昔から誰かといるより一人でいるのが好きで、「みんなと仲良くできない」ことが1つの悩みでしたが、「一人でいてもいいんだ」と孤独を肯定できるようになりました。
お金や社会的成功よりも、健康を大事にするようになった
富や名誉といったものより、健康が一番大事です。
どれだけ富や名声など外的要因に恵まれても、健康でなければ幸せを感じることはできないからです。
ショーペンハウアーは「外的なもの(富や名声)を獲得するために、内的なもの(健康)を失うのは愚の骨頂である」と指摘します。
いまの日本は働きすぎて、過労で倒れたりうつ病などの病気になる人が多いですが、お金や他人の評価のために健康を損なうのは間違っています。
心身の健康こそ、もっとも大事にすべき財産なのです。
自分にとっての幸せが、より明確になった
これまでぼんやりしていた「自分にとっての幸せ」が、より明らかになりました。
私は以前から、「やりたいことをやるよりも、やりたくないことをやらないほうが大事」だと考えていましたが、その理由をうまく言語化できずにいました。

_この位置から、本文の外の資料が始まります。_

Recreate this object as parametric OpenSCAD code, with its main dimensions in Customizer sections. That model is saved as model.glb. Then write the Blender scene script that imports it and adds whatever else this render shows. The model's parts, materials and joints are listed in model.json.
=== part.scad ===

ショーペンハウアーの「幸福とは苦痛がない状態であり、喜びや享楽を授かることではない」という考えに触れて、「快楽で得られる幸福は、苦痛によって生まれる不幸に劣る」ことが分かったのです。
つまり、どれだけやりたいことをやっても、人生にやりたくないことが残っている限り幸せにはなれません。
たとえば、週末に友人や恋人と遊びに行って楽しい時間を過ごし、「ああ、なんて幸せなんだろう。最高の人生だ。」と、幸福を感じます。
しかし、明日の仕事のことを考えると「嫌な仕事をあと何十年もしないといけないなんて、なんて不幸な人生なんだ…」と、それまで感じていた幸福は吹き飛んでしまうでしょう。
幸福は苦痛と共存することはできないのです。